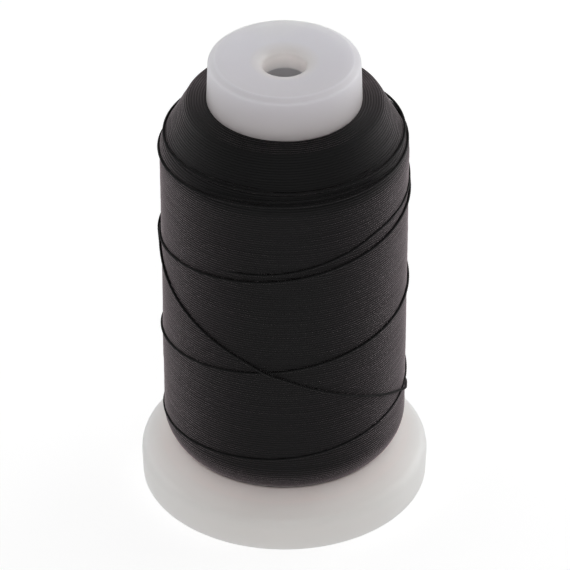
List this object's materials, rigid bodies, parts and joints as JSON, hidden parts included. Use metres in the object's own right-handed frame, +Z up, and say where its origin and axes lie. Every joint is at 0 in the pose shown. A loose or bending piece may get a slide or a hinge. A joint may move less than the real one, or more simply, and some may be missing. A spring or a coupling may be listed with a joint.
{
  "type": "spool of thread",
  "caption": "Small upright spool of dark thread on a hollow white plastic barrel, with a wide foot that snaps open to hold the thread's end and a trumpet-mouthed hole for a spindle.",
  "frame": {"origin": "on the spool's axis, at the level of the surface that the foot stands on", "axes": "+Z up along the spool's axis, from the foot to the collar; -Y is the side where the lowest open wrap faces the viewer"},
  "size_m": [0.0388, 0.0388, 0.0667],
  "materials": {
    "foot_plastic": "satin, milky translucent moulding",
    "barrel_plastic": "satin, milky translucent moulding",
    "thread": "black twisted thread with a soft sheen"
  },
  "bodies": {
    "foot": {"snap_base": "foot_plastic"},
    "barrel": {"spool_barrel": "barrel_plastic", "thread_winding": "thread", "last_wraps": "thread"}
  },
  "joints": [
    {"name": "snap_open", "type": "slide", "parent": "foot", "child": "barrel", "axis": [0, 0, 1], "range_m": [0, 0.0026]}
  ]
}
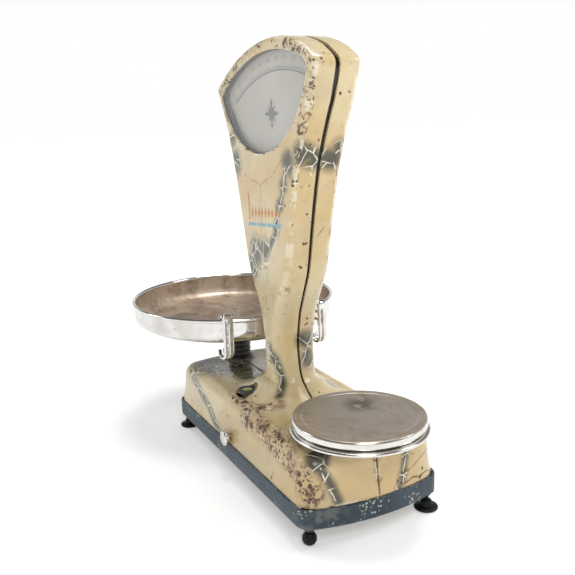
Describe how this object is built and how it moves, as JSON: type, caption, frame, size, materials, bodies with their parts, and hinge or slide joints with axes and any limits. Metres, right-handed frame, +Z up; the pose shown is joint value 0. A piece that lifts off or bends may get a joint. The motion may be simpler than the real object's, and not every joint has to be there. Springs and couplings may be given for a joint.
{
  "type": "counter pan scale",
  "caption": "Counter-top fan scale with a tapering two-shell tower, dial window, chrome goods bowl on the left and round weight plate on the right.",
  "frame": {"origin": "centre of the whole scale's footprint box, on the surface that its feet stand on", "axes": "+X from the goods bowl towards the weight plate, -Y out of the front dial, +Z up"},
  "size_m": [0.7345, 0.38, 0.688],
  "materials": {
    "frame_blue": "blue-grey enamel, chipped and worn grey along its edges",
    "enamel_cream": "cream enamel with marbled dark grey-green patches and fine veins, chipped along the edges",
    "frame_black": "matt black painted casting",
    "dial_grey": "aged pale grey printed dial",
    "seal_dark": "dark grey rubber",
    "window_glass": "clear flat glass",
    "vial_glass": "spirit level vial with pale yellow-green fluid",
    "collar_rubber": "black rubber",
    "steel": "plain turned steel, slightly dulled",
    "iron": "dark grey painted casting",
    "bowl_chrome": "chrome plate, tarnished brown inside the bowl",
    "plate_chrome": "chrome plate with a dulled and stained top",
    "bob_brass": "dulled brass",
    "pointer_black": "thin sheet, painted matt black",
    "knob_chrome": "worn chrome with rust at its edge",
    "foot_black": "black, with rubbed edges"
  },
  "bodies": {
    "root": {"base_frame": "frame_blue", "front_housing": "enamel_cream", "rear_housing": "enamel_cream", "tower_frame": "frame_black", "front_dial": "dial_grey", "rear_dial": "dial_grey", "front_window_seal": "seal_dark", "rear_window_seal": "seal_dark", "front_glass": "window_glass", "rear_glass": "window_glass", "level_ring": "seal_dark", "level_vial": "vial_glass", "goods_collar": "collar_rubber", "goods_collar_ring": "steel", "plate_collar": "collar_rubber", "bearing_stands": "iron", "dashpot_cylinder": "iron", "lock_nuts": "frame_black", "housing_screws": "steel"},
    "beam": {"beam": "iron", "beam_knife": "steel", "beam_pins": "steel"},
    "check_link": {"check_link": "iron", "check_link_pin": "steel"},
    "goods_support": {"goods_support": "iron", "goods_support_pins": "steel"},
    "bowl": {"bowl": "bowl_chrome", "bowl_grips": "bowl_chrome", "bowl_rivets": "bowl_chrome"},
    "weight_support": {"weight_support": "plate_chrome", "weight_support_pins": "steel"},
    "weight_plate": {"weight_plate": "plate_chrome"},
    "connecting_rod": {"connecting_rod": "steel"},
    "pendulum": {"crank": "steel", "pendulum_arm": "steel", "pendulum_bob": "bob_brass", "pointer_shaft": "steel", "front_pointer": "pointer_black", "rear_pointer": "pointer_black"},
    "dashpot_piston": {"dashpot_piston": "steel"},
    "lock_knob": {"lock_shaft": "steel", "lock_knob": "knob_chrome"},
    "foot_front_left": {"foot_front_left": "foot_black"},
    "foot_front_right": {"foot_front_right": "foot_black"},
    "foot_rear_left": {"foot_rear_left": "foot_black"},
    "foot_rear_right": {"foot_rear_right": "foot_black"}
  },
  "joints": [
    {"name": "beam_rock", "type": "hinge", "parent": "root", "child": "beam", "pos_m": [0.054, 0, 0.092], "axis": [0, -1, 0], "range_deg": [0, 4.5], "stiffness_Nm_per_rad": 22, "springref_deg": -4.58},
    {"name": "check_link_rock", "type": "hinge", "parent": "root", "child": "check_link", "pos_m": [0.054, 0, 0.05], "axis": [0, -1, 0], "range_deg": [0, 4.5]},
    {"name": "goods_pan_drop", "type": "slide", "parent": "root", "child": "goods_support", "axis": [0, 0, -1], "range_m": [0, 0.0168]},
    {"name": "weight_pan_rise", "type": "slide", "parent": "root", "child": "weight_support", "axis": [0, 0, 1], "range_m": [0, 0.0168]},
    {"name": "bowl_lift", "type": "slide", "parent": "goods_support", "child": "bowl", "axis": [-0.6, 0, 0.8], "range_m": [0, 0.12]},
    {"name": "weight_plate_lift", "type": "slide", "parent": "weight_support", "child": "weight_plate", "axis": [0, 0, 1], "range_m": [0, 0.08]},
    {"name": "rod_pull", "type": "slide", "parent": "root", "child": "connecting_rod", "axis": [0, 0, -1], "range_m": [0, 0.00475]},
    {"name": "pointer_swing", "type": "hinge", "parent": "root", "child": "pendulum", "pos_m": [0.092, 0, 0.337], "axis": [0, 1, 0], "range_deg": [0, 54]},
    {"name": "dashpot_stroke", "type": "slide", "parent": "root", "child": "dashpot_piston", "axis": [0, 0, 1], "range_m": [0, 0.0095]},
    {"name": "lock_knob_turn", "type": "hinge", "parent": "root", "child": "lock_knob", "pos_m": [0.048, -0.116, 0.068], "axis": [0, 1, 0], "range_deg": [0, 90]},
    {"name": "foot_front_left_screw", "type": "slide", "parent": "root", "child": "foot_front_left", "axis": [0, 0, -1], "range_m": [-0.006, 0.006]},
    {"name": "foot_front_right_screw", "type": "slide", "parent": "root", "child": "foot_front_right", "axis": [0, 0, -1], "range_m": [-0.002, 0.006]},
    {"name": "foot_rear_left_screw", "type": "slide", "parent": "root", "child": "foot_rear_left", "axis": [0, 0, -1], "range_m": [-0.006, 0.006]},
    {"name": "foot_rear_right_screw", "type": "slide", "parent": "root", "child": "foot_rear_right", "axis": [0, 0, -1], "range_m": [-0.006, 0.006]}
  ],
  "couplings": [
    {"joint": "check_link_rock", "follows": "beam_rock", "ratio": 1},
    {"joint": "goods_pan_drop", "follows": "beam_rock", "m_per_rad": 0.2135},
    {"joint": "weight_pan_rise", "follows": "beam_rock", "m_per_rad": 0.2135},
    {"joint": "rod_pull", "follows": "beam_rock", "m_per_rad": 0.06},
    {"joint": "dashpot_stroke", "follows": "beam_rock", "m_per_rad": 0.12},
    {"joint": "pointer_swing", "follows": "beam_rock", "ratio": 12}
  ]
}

## Work to be completed
Here, the records must be output exactly and in full.

## Result of the exercise
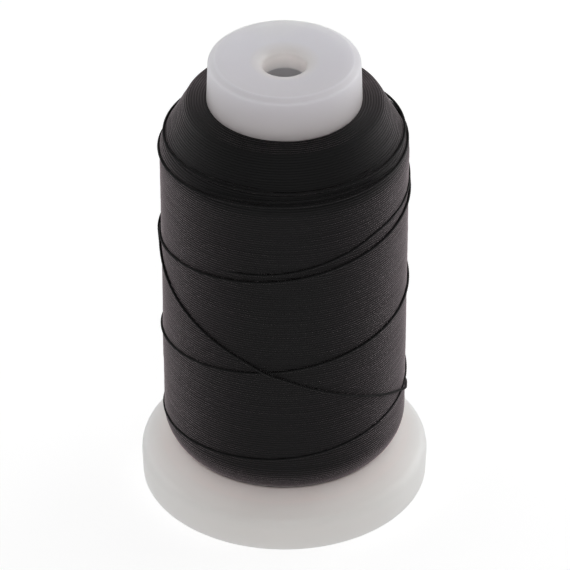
List this object's materials, rigid bodies, parts and joints as JSON, hidden parts included. Use metres in the object's own right-handed frame, +Z up, and say where its origin and axes lie. Every joint is at 0 in the pose shown. A loose or bending piece may get a slide or a hinge. A joint may move less than the real one, or more simply, and some may be missing. A spring or a coupling may be listed with a joint.
{
  "type": "spool of thread",
  "caption": "Small upright spool of dark thread on a hollow white plastic barrel, with a wide foot that snaps open to hold the thread's end and a trumpet-mouthed hole for a spindle.",
  "frame": {"origin": "on the spool's axis, at the level of the surface that the foot stands on", "axes": "+Z up along the spool's axis, from the foot to the collar; -Y is the side where the lowest open wrap faces the viewer"},
  "size_m": [0.0388, 0.0388, 0.0667],
  "materials": {
    "foot_plastic": "satin, milky translucent moulding",
    "barrel_plastic": "satin, milky translucent moulding",
    "thread": "black twisted thread with a soft sheen"
  },
  "bodies": {
    "foot": {"snap_base": "foot_plastic"},
    "barrel": {"spool_barrel": "barrel_plastic", "thread_winding": "thread", "last_wraps": "thread"}
  },
  "joints": [
    {"name": "snap_open", "type": "slide", "parent": "foot", "child": "barrel", "axis": [0, 0, 1], "range_m": [0, 0.0026]}
  ]
}
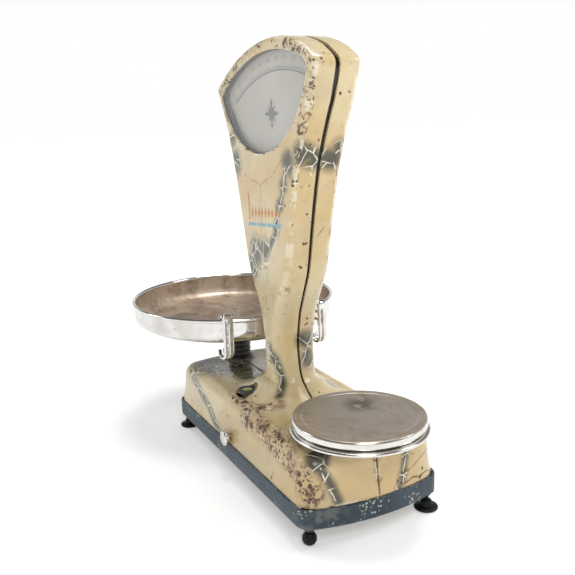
Describe how this object is built and how it moves, as JSON: type, caption, frame, size, materials, bodies with their parts, and hinge or slide joints with axes and any limits. Metres, right-handed frame, +Z up; the pose shown is joint value 0. A piece that lifts off or bends may get a joint. The motion may be simpler than the real object's, and not every joint has to be there. Springs and couplings may be given for a joint.
{
  "type": "counter pan scale",
  "caption": "Counter-top fan scale with a tapering two-shell tower, dial window, chrome goods bowl on the left and round weight plate on the right.",
  "frame": {"origin": "centre of the whole scale's footprint box, on the surface that its feet stand on", "axes": "+X from the goods bowl towards the weight plate, -Y out of the front dial, +Z up"},
  "size_m": [0.7345, 0.38, 0.688],
  "materials": {
    "frame_blue": "blue-grey enamel, chipped and worn grey along its edges",
    "enamel_cream": "cream enamel with marbled dark grey-green patches and fine veins, chipped along the edges",
    "frame_black": "matt black painted casting",
    "dial_grey": "aged pale grey printed dial",
    "seal_dark": "dark grey rubber",
    "window_glass": "clear flat glass",
    "vial_glass": "spirit level vial with pale yellow-green fluid",
    "collar_rubber": "black rubber",
    "steel": "plain turned steel, slightly dulled",
    "iron": "dark grey painted casting",
    "bowl_chrome": "chrome plate, tarnished brown inside the bowl",
    "plate_chrome": "chrome plate with a dulled and stained top",
    "bob_brass": "dulled brass",
    "pointer_black": "thin sheet, painted matt black",
    "knob_chrome": "worn chrome with rust at its edge",
    "foot_black": "black, with rubbed edges"
  },
  "bodies": {
    "root": {"base_frame": "frame_blue", "front_housing": "enamel_cream", "rear_housing": "enamel_cream", "tower_frame": "frame_black", "front_dial": "dial_grey", "rear_dial": "dial_grey", "front_window_seal": "seal_dark", "rear_window_seal": "seal_dark", "front_glass": "window_glass", "rear_glass": "window_glass", "level_ring": "seal_dark", "level_vial": "vial_glass", "goods_collar": "collar_rubber", "goods_collar_ring": "steel", "plate_collar": "collar_rubber", "bearing_stands": "iron", "dashpot_cylinder": "iron", "lock_nuts": "frame_black", "housing_screws": "steel"},
    "beam": {"beam": "iron", "beam_knife": "steel", "beam_pins": "steel"},
    "check_link": {"check_link": "iron", "check_link_pin": "steel"},
    "goods_support": {"goods_support": "iron", "goods_support_pins": "steel"},
    "bowl": {"bowl": "bowl_chrome", "bowl_grips": "bowl_chrome", "bowl_rivets": "bowl_chrome"},
    "weight_support": {"weight_support": "plate_chrome", "weight_support_pins": "steel"},
    "weight_plate": {"weight_plate": "plate_chrome"},
    "connecting_rod": {"connecting_rod": "steel"},
    "pendulum": {"crank": "steel", "pendulum_arm": "steel", "pendulum_bob": "bob_brass", "pointer_shaft": "steel", "front_pointer": "pointer_black", "rear_pointer": "pointer_black"},
    "dashpot_piston": {"dashpot_piston": "steel"},
    "lock_knob": {"lock_shaft": "steel", "lock_knob": "knob_chrome"},
    "foot_front_left": {"foot_front_left": "foot_black"},
    "foot_front_right": {"foot_front_right": "foot_black"},
    "foot_rear_left": {"foot_rear_left": "foot_black"},
    "foot_rear_right": {"foot_rear_right": "foot_black"}
  },
  "joints": [
    {"name": "beam_rock", "type": "hinge", "parent": "root", "child": "beam", "pos_m": [0.054, 0, 0.092], "axis": [0, -1, 0], "range_deg": [0, 4.5], "stiffness_Nm_per_rad": 22, "springref_deg": -4.58},
    {"name": "check_link_rock", "type": "hinge", "parent": "root", "child": "check_link", "pos_m": [0.054, 0, 0.05], "axis": [0, -1, 0], "range_deg": [0, 4.5]},
    {"name": "goods_pan_drop", "type": "slide", "parent": "root", "child": "goods_support", "axis": [0, 0, -1], "range_m": [0, 0.0168]},
    {"name": "weight_pan_rise", "type": "slide", "parent": "root", "child": "weight_support", "axis": [0, 0, 1], "range_m": [0, 0.0168]},
    {"name": "bowl_lift", "type": "slide", "parent": "goods_support", "child": "bowl", "axis": [-0.6, 0, 0.8], "range_m": [0, 0.12]},
    {"name": "weight_plate_lift", "type": "slide", "parent": "weight_support", "child": "weight_plate", "axis": [0, 0, 1], "range_m": [0, 0.08]},
    {"name": "rod_pull", "type": "slide", "parent": "root", "child": "connecting_rod", "axis": [0, 0, -1], "range_m": [0, 0.00475]},
    {"name": "pointer_swing", "type": "hinge", "parent": "root", "child": "pendulum", "pos_m": [0.092, 0, 0.337], "axis": [0, 1, 0], "range_deg": [0, 54]},
    {"name": "dashpot_stroke", "type": "slide", "parent": "root", "child": "dashpot_piston", "axis": [0, 0, 1], "range_m": [0, 0.0095]},
    {"name": "lock_knob_turn", "type": "hinge", "parent": "root", "child": "lock_knob", "pos_m": [0.048, -0.116, 0.068], "axis": [0, 1, 0], "range_deg": [0, 90]},
    {"name": "foot_front_left_screw", "type": "slide", "parent": "root", "child": "foot_front_left", "axis": [0, 0, -1], "range_m": [-0.006, 0.006]},
    {"name": "foot_front_right_screw", "type": "slide", "parent": "root", "child": "foot_front_right", "axis": [0, 0, -1], "range_m": [-0.002, 0.006]},
    {"name": "foot_rear_left_screw", "type": "slide", "parent": "root", "child": "foot_rear_left", "axis": [0, 0, -1], "range_m": [-0.006, 0.006]},
    {"name": "foot_rear_right_screw", "type": "slide", "parent": "root", "child": "foot_rear_right", "axis": [0, 0, -1], "range_m": [-0.006, 0.006]}
  ],
  "couplings": [
    {"joint": "check_link_rock", "follows": "beam_rock", "ratio": 1},
    {"joint": "goods_pan_drop", "follows": "beam_rock", "m_per_rad": 0.2135},
    {"joint": "weight_pan_rise", "follows": "beam_rock", "m_per_rad": 0.2135},
    {"joint": "rod_pull", "follows": "beam_rock", "m_per_rad": 0.06},
    {"joint": "dashpot_stroke", "follows": "beam_rock", "m_per_rad": 0.12},
    {"joint": "pointer_swing", "follows": "beam_rock", "ratio": 12}
  ]
}